--- Begin Material provided ---

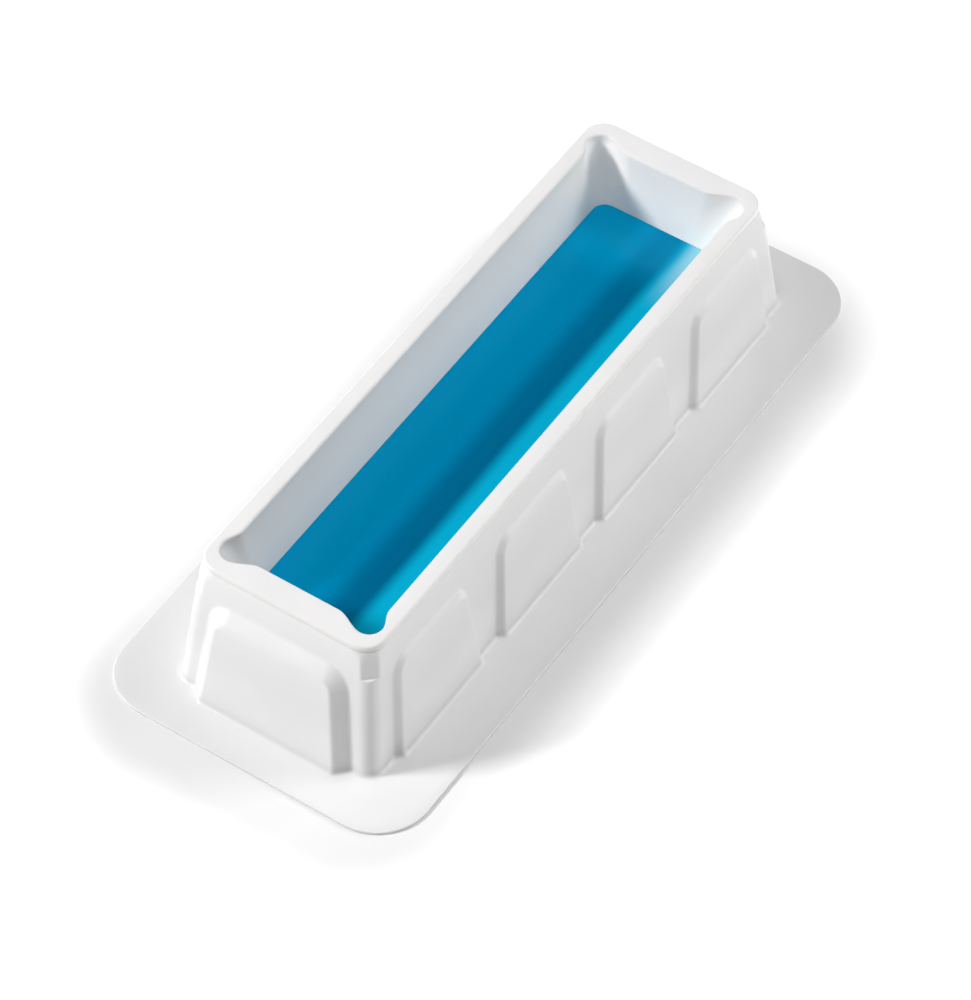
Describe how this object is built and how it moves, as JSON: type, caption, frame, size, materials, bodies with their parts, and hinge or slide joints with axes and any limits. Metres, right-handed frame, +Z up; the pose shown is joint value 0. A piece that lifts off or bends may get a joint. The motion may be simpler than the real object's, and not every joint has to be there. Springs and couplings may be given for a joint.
{
  "type": "soap mould",
  "caption": "Loaf soap mould: a white silicone liner with corner pockets hangs by its lip in a flanged, panelled white tray, part filled with a removable loaf of blue soap.",
  "frame": {"origin": "on the table under the centre of the tray, the bottom centre of the bounding box", "axes": "+X across the mould, +Y along the loaf, +Z up out of the cavity"},
  "size_m": [0.1246, 0.3, 0.0585],
  "materials": {
    "tray_white": "formed white plastic sheet, satin gloss",
    "liner_white": "smooth white silicone, soft gloss",
    "soap_blue": "glossy translucent blue soap"
  },
  "bodies": {
    "tray": {"carrier_tray": "tray_white"},
    "liner": {"silicone_liner": "liner_white"},
    "soap": {"soap_loaf": "soap_blue"}
  },
  "joints": [
    {"name": "liner_lift", "type": "slide", "parent": "tray", "child": "liner", "axis": [0, 0, 1], "range_m": [0, 0.07]},
    {"name": "soap_lift", "type": "slide", "parent": "liner", "child": "soap", "axis": [0, 0, 1], "range_m": [0, 0.065]}
  ]
}
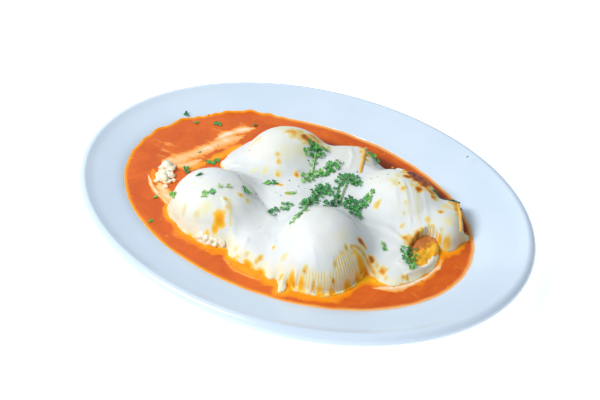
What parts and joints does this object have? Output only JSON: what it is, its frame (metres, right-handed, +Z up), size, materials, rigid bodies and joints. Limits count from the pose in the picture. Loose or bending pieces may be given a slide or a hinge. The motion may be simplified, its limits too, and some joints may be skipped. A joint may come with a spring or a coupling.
{
  "type": "plate of baked stuffed pasta shells",
  "caption": "Baked stuffed pasta shells in tomato sauce under melted cheese with parsley, served in a deep oval plate.",
  "frame": {"origin": "middle of the plate, on the flat foot that it stands on", "axes": "+X along the plate's long side, +Z up"},
  "size_m": [0.31, 0.2264, 0.046],
  "materials": {
    "white_glaze": "smooth white glaze, cool in the light",
    "tomato_sauce": "smooth oily tomato sauce, orange where it is thin",
    "pasta": "cooked ridged pasta, moist",
    "melted_cheese": "melted white cheese, soft sheen, browned in spots",
    "shell_filling": "oily orange filling",
    "ricotta": "crumbly moist curd",
    "parsley": "fresh curled leaf"
  },
  "bodies": {
    "root": {"plate": "white_glaze", "tomato_sauce": "tomato_sauce", "shell_front": "pasta", "shell_left": "pasta", "shell_back": "pasta", "shell_right": "pasta", "shell_middle": "pasta", "shell_end": "pasta", "shell_side": "pasta", "melted_cheese": "melted_cheese", "shell_filling": "shell_filling", "ricotta_left": "ricotta", "ricotta_front": "ricotta", "parsley_back": "parsley", "parsley_stalk": "parsley", "parsley_low": "parsley", "parsley_wing": "parsley", "parsley_curl": "parsley", "parsley_branch": "parsley", "parsley_centre": "parsley", "parsley_heart": "parsley", "parsley_tail": "parsley", "parsley_dark": "parsley", "parsley_right": "parsley", "parsley_small": "parsley", "parsley_mouth": "parsley", "parsley_pair": "parsley", "parsley_leaf": "parsley", "parsley_edge": "parsley"}
  },
  "joints": []
}
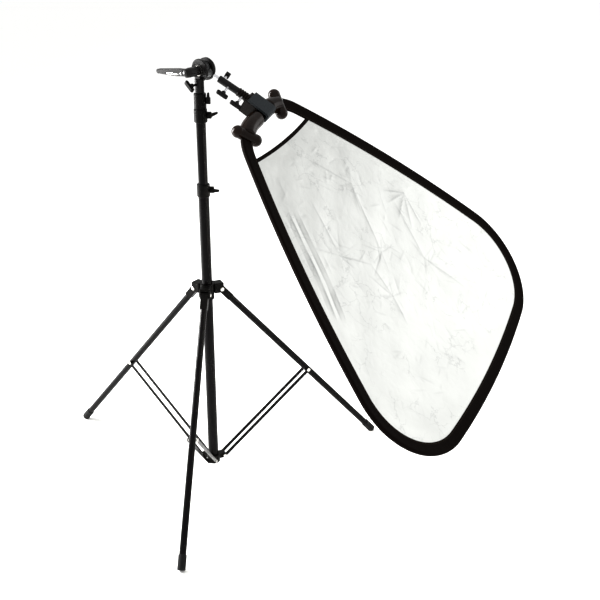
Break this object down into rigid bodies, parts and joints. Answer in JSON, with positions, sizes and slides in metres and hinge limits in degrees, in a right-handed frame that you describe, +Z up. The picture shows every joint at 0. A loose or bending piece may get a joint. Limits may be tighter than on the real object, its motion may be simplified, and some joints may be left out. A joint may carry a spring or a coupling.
{
  "type": "hand-grip reflector on folding stand",
  "caption": "Collapsible silver reflector panel with a hand grip, held by a clamp arm and grip head on a folding telescopic light stand.",
  "frame": {"origin": "centre of the overall bounding box, on the floor under the feet", "axes": "+Z up; -Y along the front leg, towards the viewer; +X to the side the reflector leans"},
  "size_m": [1.1524, 0.7848, 1.0323],
  "materials": {
    "black_metal": "satin black paint",
    "black_plastic": "moulded, semi-matte",
    "brown_plastic": "moulded, dark brown-black",
    "rubber": "matte",
    "chrome": "bright plated",
    "steel": "plain steel",
    "grey_metal": "cast, dull grey",
    "pad_grey": "blue-grey, smooth and matte",
    "silver_fabric": "metallised, lightly creased",
    "white_fabric": "plain woven white",
    "binding_fabric": "woven black binding tape"
  },
  "bodies": {
    "column": {"column_tube": "black_metal", "brace_hub": "black_plastic", "collar_1": "black_plastic", "hub_rivet_front": "chrome", "hub_rivet_right": "chrome", "hub_rivet_left": "chrome"},
    "collar_1_lever": {"collar_1_lever": "black_plastic"},
    "leg_collar": {"leg_collar": "black_plastic", "leg_rivet_front": "chrome", "leg_rivet_right": "chrome", "leg_rivet_left": "chrome"},
    "leg_collar_knob": {"leg_collar_knob": "black_plastic"},
    "leg_front": {"leg_head_front": "black_plastic", "leg_tube_front": "black_metal", "foot_front": "rubber"},
    "leg_right": {"leg_head_right": "black_plastic", "leg_tube_right": "black_metal", "foot_right": "rubber"},
    "leg_left": {"leg_head_left": "black_plastic", "leg_tube_left": "black_metal", "foot_left": "rubber"},
    "brace_front": {"brace_front_a": "black_metal", "brace_front_b": "black_metal"},
    "brace_right": {"brace_right_a": "black_metal", "brace_right_b": "black_metal"},
    "brace_left": {"brace_left_a": "black_metal", "brace_left_b": "black_metal"},
    "riser_1": {"riser_tube_1": "black_metal", "collar_2": "black_plastic"},
    "collar_2_lever": {"collar_2_lever": "black_plastic"},
    "riser_2": {"riser_tube_2": "black_metal", "collar_3": "black_plastic"},
    "collar_3_lever": {"collar_3_lever": "black_plastic"},
    "stud": {"stud_tube": "black_metal"},
    "head": {"head_socket": "black_metal", "head_jaw_front": "grey_metal"},
    "head_socket_knob": {"head_socket_knob": "black_plastic"},
    "tilt_jaw": {"head_jaw_rear": "grey_metal", "head_cap_rear": "black_plastic", "arm_rod": "steel"},
    "head_lever": {"head_lever_barrel": "black_metal", "head_lever": "black_metal", "head_washer": "chrome"},
    "arm": {"arm_tube": "black_metal"},
    "arm_knob_1": {"arm_knob_1": "black_plastic"},
    "arm_screw": {"arm_screw": "black_plastic"},
    "wrist": {"arm_sleeve": "brown_plastic", "clamp_body": "brown_plastic"},
    "arm_knob_2": {"arm_knob_2": "black_plastic"},
    "clamp_jaw": {"clamp_jaw": "pad_grey"},
    "reflector": {"handle": "brown_plastic", "hoop_spring": "steel", "edge_binding": "binding_fabric", "fabric_silver": "silver_fabric", "fabric_white": "white_fabric", "fabric_top_tape": "binding_fabric"}
  },
  "joints": [
    {"name": "leg_collar_slide", "type": "slide", "parent": "column", "child": "leg_collar", "axis": [0, 0, 1], "range_m": [0, 0.1926]},
    {"name": "leg_collar_knob_turn", "type": "hinge", "parent": "leg_collar", "child": "leg_collar_knob", "pos_m": [-0.18281, 0.09626, 0.488], "axis": [0, 1, 0], "continuous": true},
    {"name": "leg_front_fold", "type": "hinge", "parent": "leg_collar", "child": "leg_front", "pos_m": [-0.18281, 0.02726, 0.484], "axis": [1, 0, 0], "range_deg": [0, 40.8]},
    {"name": "leg_right_fold", "type": "hinge", "parent": "leg_collar", "child": "leg_right", "pos_m": [-0.15423, 0.07676, 0.484], "axis": [-0.5, 0.866, 0], "range_deg": [0, 40.8]},
    {"name": "leg_left_fold", "type": "hinge", "parent": "leg_collar", "child": "leg_left", "pos_m": [-0.21139, 0.07676, 0.484], "axis": [-0.5, -0.866, 0], "range_deg": [0, 40.8]},
    {"name": "brace_front_fold", "type": "hinge", "parent": "column", "child": "brace_front", "pos_m": [-0.18281, 0.03396, 0.033], "axis": [-1, 0, 0], "range_deg": [0, 49.3]},
    {"name": "brace_right_fold", "type": "hinge", "parent": "column", "child": "brace_right", "pos_m": [-0.16003, 0.07341, 0.033], "axis": [0.5, -0.866, 0], "range_deg": [0, 49.3]},
    {"name": "brace_left_fold", "type": "hinge", "parent": "column", "child": "brace_left", "pos_m": [-0.20559, 0.07341, 0.033], "axis": [0.5, 0.866, 0], "range_deg": [0, 49.3]},
    {"name": "collar_1_lever_flip", "type": "hinge", "parent": "column", "child": "collar_1_lever", "pos_m": [-0.16301, 0.06026, 0.7315], "axis": [0, -1, 0], "range_deg": [0, 80]},
    {"name": "riser_1_slide", "type": "slide", "parent": "column", "child": "riser_1", "axis": [0, 0, 1], "range_m": [-0.142, 0.4]},
    {"name": "collar_2_lever_flip", "type": "hinge", "parent": "riser_1", "child": "collar_2_lever", "pos_m": [-0.16301, 0.06026, 0.906], "axis": [0, -1, 0], "range_deg": [0, 60]},
    {"name": "riser_2_slide", "type": "slide", "parent": "riser_1", "child": "riser_2", "axis": [0, 0, 1], "range_m": [0, 0.52]},
    {"name": "collar_3_lever_flip", "type": "hinge", "parent": "riser_2", "child": "collar_3_lever", "pos_m": [-0.16421, 0.06026, 0.9389], "axis": [0, 1, 0], "range_deg": [0, 80]},
    {"name": "stud_slide", "type": "slide", "parent": "riser_2", "child": "stud", "axis": [0, 0, 1], "range_m": [0, 0.5]},
    {"name": "head_turn", "type": "hinge", "parent": "stud", "child": "head", "pos_m": [-0.18281, 0.06026, 0.973], "axis": [0, 0, 1], "continuous": true},
    {"name": "head_socket_knob_turn", "type": "hinge", "parent": "head", "child": "head_socket_knob", "pos_m": [-0.20081, 0.03626, 0.977], "axis": [-0.6, -0.8, 0], "continuous": true},
    {"name": "head_tilt", "type": "hinge", "parent": "head", "child": "tilt_jaw", "pos_m": [-0.17381, 0.07226, 1.0073], "axis": [0.6, 0.8, 0], "range_deg": [-55, 12]},
    {"name": "head_lever_turn", "type": "hinge", "parent": "head", "child": "head_lever", "pos_m": [-0.19481, 0.04426, 1.0073], "axis": [0.6, 0.8, 0], "range_deg": [0, 140]},
    {"name": "arm_slide", "type": "slide", "parent": "tilt_jaw", "child": "arm", "axis": [0.8375, -0.0789, -0.5407], "range_m": [0, 0.045]},
    {"name": "arm_knob_1_turn", "type": "hinge", "parent": "arm", "child": "arm_knob_1", "pos_m": [-0.12641, 0.02768, 0.96384], "axis": [-0.2385, -0.9431, -0.2317], "continuous": true},
    {"name": "arm_screw_turn", "type": "hinge", "parent": "arm", "child": "arm_screw", "pos_m": [-0.1259, 0.09039, 0.98858], "axis": [0.2385, 0.9431, 0.2317], "continuous": true},
    {"name": "wrist_turn", "type": "hinge", "parent": "arm", "child": "wrist", "pos_m": [-0.08563, 0.06245, 0.95294], "axis": [0.8375, -0.0789, -0.5407], "range_deg": [-30, 30]},
    {"name": "arm_knob_2_turn", "type": "hinge", "parent": "wrist", "child": "arm_knob_2", "pos_m": [-0.09551, 0.02476, 0.94389], "axis": [-0.2385, -0.9431, -0.2317], "continuous": true},
    {"name": "clamp_jaw_open", "type": "hinge", "parent": "wrist", "child": "clamp_jaw", "pos_m": [-0.06666, 0.06176, 0.94996], "axis": [-0.3023, -0.9342, -0.1894], "range_deg": [0, 25]},
    {"name": "grip_turn", "type": "hinge", "parent": "wrist", "child": "reflector", "pos_m": [-0.04915, 0.04753, 0.91038], "axis": [-0.3023, -0.9342, -0.1894], "range_deg": [-15, 15]}
  ],
  "couplings": [
    {"joint": "leg_front_fold", "follows": "leg_collar_slide", "rad_per_m": 3.6936},
    {"joint": "leg_right_fold", "follows": "leg_collar_slide", "rad_per_m": 3.6936},
    {"joint": "leg_left_fold", "follows": "leg_collar_slide", "rad_per_m": 3.6936},
    {"joint": "brace_front_fold", "follows": "leg_collar_slide", "rad_per_m": 4.4603},
    {"joint": "brace_right_fold", "follows": "leg_collar_slide", "rad_per_m": 4.4603},
    {"joint": "brace_left_fold", "follows": "leg_collar_slide", "rad_per_m": 4.4603}
  ]
}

--- End Material provided ---

**Given instruction:** From the entries above, list each line with "handed" in it.

**Response to the task:**
Describe how this object is built and how it moves, as JSON: type, caption, frame, size, materials, bodies with their parts, and hinge or slide joints with axes and any limits. Metres, right-handed frame, +Z up; the pose shown is joint value 0. A piece that lifts off or bends may get a joint. The motion may be simpler than the real object's, and not every joint has to be there. Springs and couplings may be given for a joint.
What parts and joints does this object have? Output only JSON: what it is, its frame (metres, right-handed, +Z up), size, materials, rigid bodies and joints. Limits count from the pose in the picture. Loose or bending pieces may be given a slide or a hinge. The motion may be simplified, its limits too, and some joints may be skipped. A joint may come with a spring or a coupling.
Break this object down into rigid bodies, parts and joints. Answer in JSON, with positions, sizes and slides in metres and hinge limits in degrees, in a right-handed frame that you describe, +Z up. The picture shows every joint at 0. A loose or bending piece may get a joint. Limits may be tighter than on the real object, its motion may be simplified, and some joints may be left out. A joint may carry a spring or a coupling.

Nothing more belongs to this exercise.